The next step for Field, which he began Friday, is to collect GPS/GIS satellite data to record precise coordinates for all the burials detected both by GPR and the existing headstones.
Once that work is completed, all of the information will be compiled into a digital and printable map showing the location of both marked and unmarked burials. A cemetery roster also is created as part of the project.
He hopes to be done by Oct. 18.
In some cases, Field has located markers including headstones and footstones, but no GPR indication that it is a burial plot.
“Where did they go? I don’t know,” he said. “I can see that there was a burial but they’ve moved them, but I still have to mark the headstone because it’s there.”
He was even able to locate and uncover a few buried markers with help from city workers.
“It’s fun to find those,” he said.
The city is paying Omega $20,407 for the service in an effort to protect existing burials and preserve the cemetery for the future.
Cemeteries are valued as historic resources for genealogy and are evidence of a community’s settlement patterns, historic events, religions and lifestyles. But without regular upkeep and maintenance, a cemetery is at risk of deteriorating from weather, neglect, construction and vandalism.
The City Cemetery contains the headstones of Seymour’s most notorious sons, Frank, Simeon and William Reno, the brothers who led the Reno gang to commit the world’s first train robbery in Seymour in 1866.
Field said the stories he gets to hear, like that of the Reno brothers, is his favorite part of his job.
He was unable to map the area where the Reno brothers headstones are located because it’s fenced in, he said.
“I was told they were buried together in a single tomb under some stone or concrete,” he said.
In one area he was mapping this week, he located something and had city workers come out to dig a little.
“I couldn’t see exactly what it was,” he said. “But it’s a 16 foot by 16 foot anomaly so I wanted to see what was underneath.

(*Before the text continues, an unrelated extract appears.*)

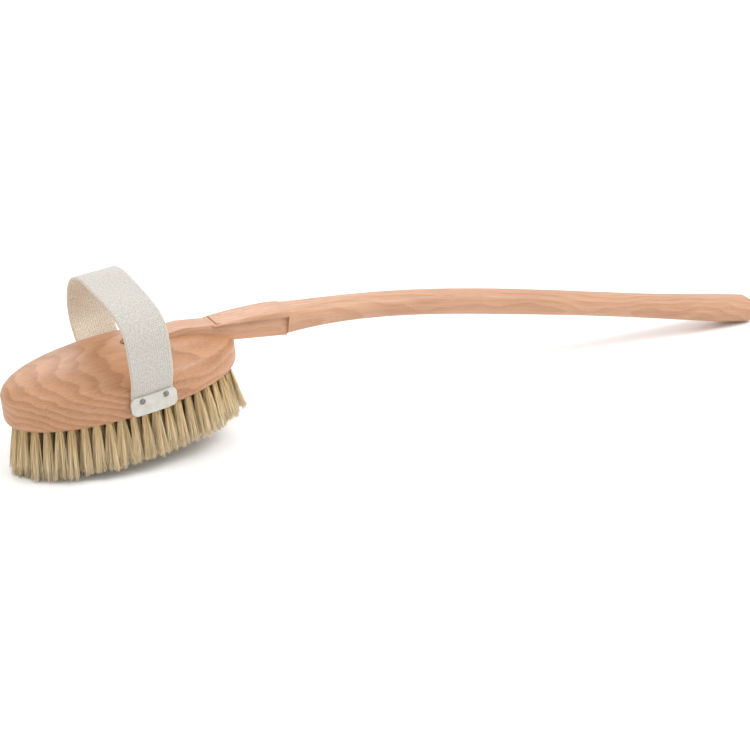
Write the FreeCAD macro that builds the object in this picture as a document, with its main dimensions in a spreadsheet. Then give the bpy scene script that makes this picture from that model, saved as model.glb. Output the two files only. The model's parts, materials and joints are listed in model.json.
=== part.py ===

It ended up being rocks. It could be burials underneath that I don’t know about.”
He suspects it could be where the Renos are actually buried.
Preservation of the cemetery isn’t the only motive behind the project.
The GPR mapping also is needed to open up the cemetery once again for burials.
That idea came to light after Seymour native and retired city clerk-treasurer Fred Lewis requested to be buried at the cemetery when he dies. Lewis served as the city’s clerk-treasurer for 28 years before retiring at the end of 2019.
With enough ground available for an estimated 4,000 burial plots, the city could generate $1.6 million for the parks and recreation department by selling plots for $400 a piece. The parks department is responsible for mowing and taking care of the cemetery.
“There is a lot of return to this investment because there is a lot of money to be made here,” Field said.
Tom Melton, who used to work near the cemetery before he retired and would often walk around it during his lunchtime, said he applauds the city for taking care of the cemetery and wanting to protect it.
He stopped by a couple of times Thursday to talk to Field as he worked.
“I find it very interesting,” Melton said.
But he’s not sold on the idea of burying a lot more people there because the expenses the city will incur. Melton helps with the upkeep of the Catholic cemetery.
“They would need to add fencing and roads or paths through here so people can access it,” he said. “And it would require a lot more maintenance so they would probably have to hire someone to manage it.”
No less than 10 to 12 people came by Thursday to talk to Field, he said, to find out what he was doing.
One man stopped and pointed out his grandfather’s burial site.
“He was probably in his ‘70s, but he walked with me the length of the cemetery twice, just talking to me and talking about the cemetery and his family,” Field said.
Another man shared a story about using a GPR while he was in the army to find bombs.
“He said two of the bombs went off,” Field said. “What I do is a little less scary. I don’t know the people who are buried here, but it’s very rewarding to find them and to help prevent someone or something from being buried or built on top of them.”